2. Dubium à propos de l’affirmation selon laquelle la pratique généralisée de la bénédiction des unions homosexuelles serait en accord avec la Révélation et le Magistère (CEC 2357).

Selon la Révélation divine, confirmée par l’Ecriture Sainte, que l’Eglise « par mandat de Dieu, avec l’assistance de l’Esprit Saint, (…) écoute (…) avec amour, (elle) la garde saintement et l’expose aussi avec fidélitée (Dei Verbum 10) : « Au commencement », Dieu créa l’homme à son image, homme et femme il les créa, et les bénit pour qu’ils soient féconds (cf. Gn I, 27-28), et l’apôtre Paul enseigne que la négation de la différence sexuelle est la conséquence de la négation du Créateur (Rm I, 24-32). Il est demandé : l’Église peut-elle déroger à ce « principe », en le considérant, contrairement à ce qu’enseignait Veritatis Splendor 103, comme un simple idéal, et en acceptant comme un « bien possible » des situations objectivement peccamineuses, telles les unions homosexuelles, sans trahir la doctrine révélée ?

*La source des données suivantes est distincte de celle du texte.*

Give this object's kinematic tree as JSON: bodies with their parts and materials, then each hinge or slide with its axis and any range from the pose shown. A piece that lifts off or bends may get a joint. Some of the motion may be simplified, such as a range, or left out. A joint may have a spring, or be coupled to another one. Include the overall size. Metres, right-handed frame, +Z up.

Répondu le 11 juillet 2023

Réponse du Pape François à la deuxième question

a) L’Église a une conception très claire du mariage : une union exclusive, stable et indissoluble entre un homme et une femme, naturellement ouverte à la procréation d’enfants. Seule cette union peut être appelée « mariage ». Les autres formes d’union ne le réalisent que « de manière partielle et analogique » (Amoris laetitia 292) et ne peuvent donc pas être strictement appelées « mariage ».

b) Ce n’est pas seulement une question de noms, mais la réalité que nous appelons mariage a une constitution essentielle unique qui requiert un nom exclusif, non applicable à d’autres réalités. Elle est sans aucun doute beaucoup plus qu’un simple « idéal ».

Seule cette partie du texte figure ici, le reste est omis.